Scalable Probabilistic Inference for the Analysis of International Product Trade Profiles

Tamara Broderick, Electrical Engineering and Computer Science and Computer Science and Artificial Intelligence Laboratory (CSAIL)
In Song Kim, Political Science

The central goal of this project was to identify hidden economic and societal forces in international trade by developing scalable machine learning algorithms for the probabilistic inference of massive amounts of trade data. Probabilistic inference can establish the complex models required for these analyses, but in practice is often slow to run.

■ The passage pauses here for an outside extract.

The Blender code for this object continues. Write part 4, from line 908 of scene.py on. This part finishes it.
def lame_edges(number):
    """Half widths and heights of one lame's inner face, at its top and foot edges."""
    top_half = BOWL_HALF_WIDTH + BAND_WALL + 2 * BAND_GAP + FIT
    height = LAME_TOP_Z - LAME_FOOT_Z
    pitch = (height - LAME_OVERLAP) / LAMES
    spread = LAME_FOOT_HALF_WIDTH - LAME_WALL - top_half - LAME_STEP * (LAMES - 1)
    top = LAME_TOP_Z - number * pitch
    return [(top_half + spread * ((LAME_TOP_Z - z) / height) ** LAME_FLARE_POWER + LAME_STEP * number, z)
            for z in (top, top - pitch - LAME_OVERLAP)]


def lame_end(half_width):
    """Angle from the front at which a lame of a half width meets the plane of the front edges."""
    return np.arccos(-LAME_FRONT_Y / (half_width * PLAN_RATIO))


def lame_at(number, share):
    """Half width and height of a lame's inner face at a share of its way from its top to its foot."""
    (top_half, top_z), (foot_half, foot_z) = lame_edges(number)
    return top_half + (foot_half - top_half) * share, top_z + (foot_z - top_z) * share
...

Broderick and Kim used computational-statistical trade-offs to obtain the necessary run-time gains to make these analyses more practical.

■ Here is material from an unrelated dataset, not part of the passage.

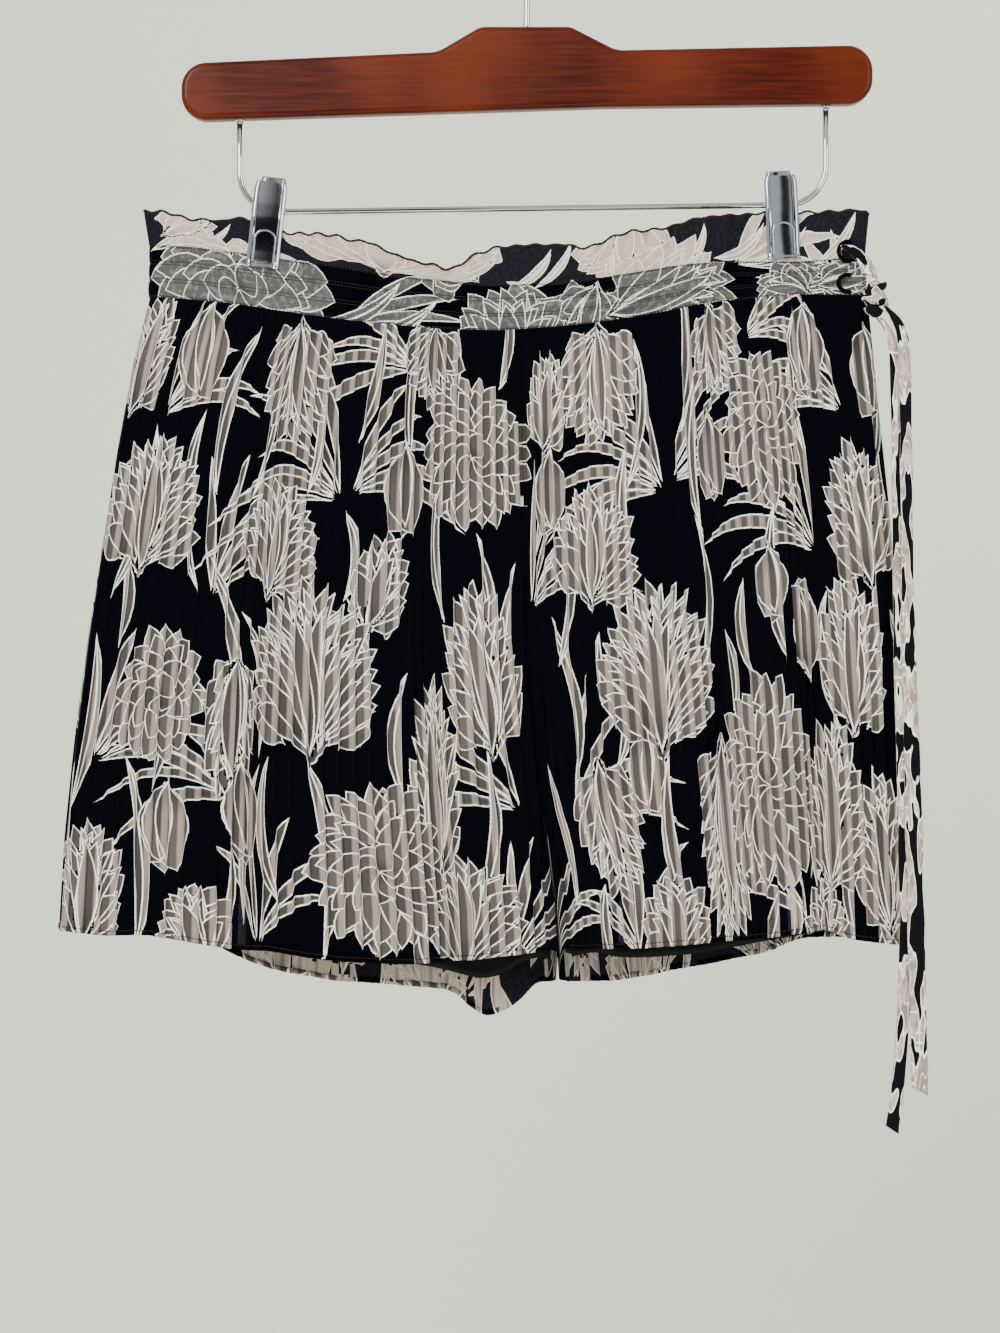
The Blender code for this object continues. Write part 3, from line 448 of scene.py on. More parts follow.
# The same for the trim: the frill lies from v 400 to 422 and the band from 422 to 444
TRIM_BLOOMS = (
    ("rose", 92, 437, 94, 46, 4), ("plume", 232, 446, 58, 46, 4), ("plume", 312, 437, 56, 66, 82),
    ("plume", 372, 439, 36, 30, -70), ("plume", 404, 436, 26, 34, 84), ("plume", 168, 404, 104, 34, 4),
    ("plume", 206, 410, 46, 26, -40), ("plume", 289, 408, 50, 34, 186),
    ("plume", 66, 408, 30, 30, 60), ("plume", 270, 440, 34, 34, 200), ("rose", 586, 434, 84, 46, 4),
    ("plume", 470, 438, 60, 46, 84), ("plume", 532, 404, 80, 34, 6), ("plume", 668, 438, 66, 48, -84),
    ("plume", 640, 406, 70, 34, 184), ("rose", 12, 434, 50, 44, 0), ("rose", 724, 436, 60, 46, 8),
)
TRIM_LEAVES = (
    (134, 446, 176, 424, 6, 3.4), (146, 450, 196, 430, 6, 3.0), (160, 450, 188, 438, 4, 2.6),
    (240, 430, 268, 424, 4, 2.6), (250, 448, 286, 428, 6, 3.4), (346, 446, 330, 420, -4, 3.2),
    (376, 446, 420, 428, 6, 4.0), (372, 440, 414, 420, 6, 3.4), (48, 424, 70, 400, 4, 3.4),
    (58, 426, 88, 402, 5, 3.0), (232, 424, 252, 402, 4, 3.0), (244, 424, 262, 398, 4, 2.6),
    (318, 424, 330, 402, 4, 2.6), (336, 420, 362, 404, 5, 3.0), (350, 424, 384, 406, 5, 2.6),
    (388, 424, 408, 400, 4, 2.8), (520, 446, 556, 426, 6, 3.4), (610, 424, 622, 402, 4, 3.0),
    (440, 446, 430, 420, -4, 3.2), (700, 446, 690, 404, -6, 3.4), (500, 424, 488, 402, -4, 2.8),
)
TRIM_TUFTS = (
    (146, 446, 5, 70, 50, 52, 6), (262, 446, 4, -60, 50, 44, 6), (346, 424, 5, 60, 70, 50, 8),
    (404, 448, 5, -40, 70, 44, 6), (620, 446, 5, 60, 60, 54, 6), (520, 448, 5, -66, 60, 50, 6),
)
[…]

“Inter-disciplinary collaboration was critical to developing probabilistic models that are based on substantive and theoretical knowledge of international trade,” reported Broderick and Kim. This research combined Broderick’s work in scalable, practical, and reliable probabilistic analysis, and the political economy and international trade expertise of Kim. Kim provided unique product-level trade data and identified empirical challenges in social sciences, while Broderick’s research group developed the computational models that directly address various methodological challenges that the data present.

Studies often ignore the variation in product-level trade for computational and methodological reasons. In this research, product-level trade data was used to identify latent global production networks, such as “how much country A’s steel and country B’s aluminum are required to produce cars in the U.S., and how do the input-output relations change across space and time.”

Broderick and Kim produced a measure of input-output relations at the product-level that offers improvements on today’s modern approach, which is limited by the use of highly aggregated and noisy input-output tables. In the future, they plan to use this measure to study the spillover effects of trade liberalization, or “trade disputes,” between pairs of other countries across the world.

This research project supported MIT CSAIL PhD candidate William Stephenson, who is in Prof. Broderick’s research group.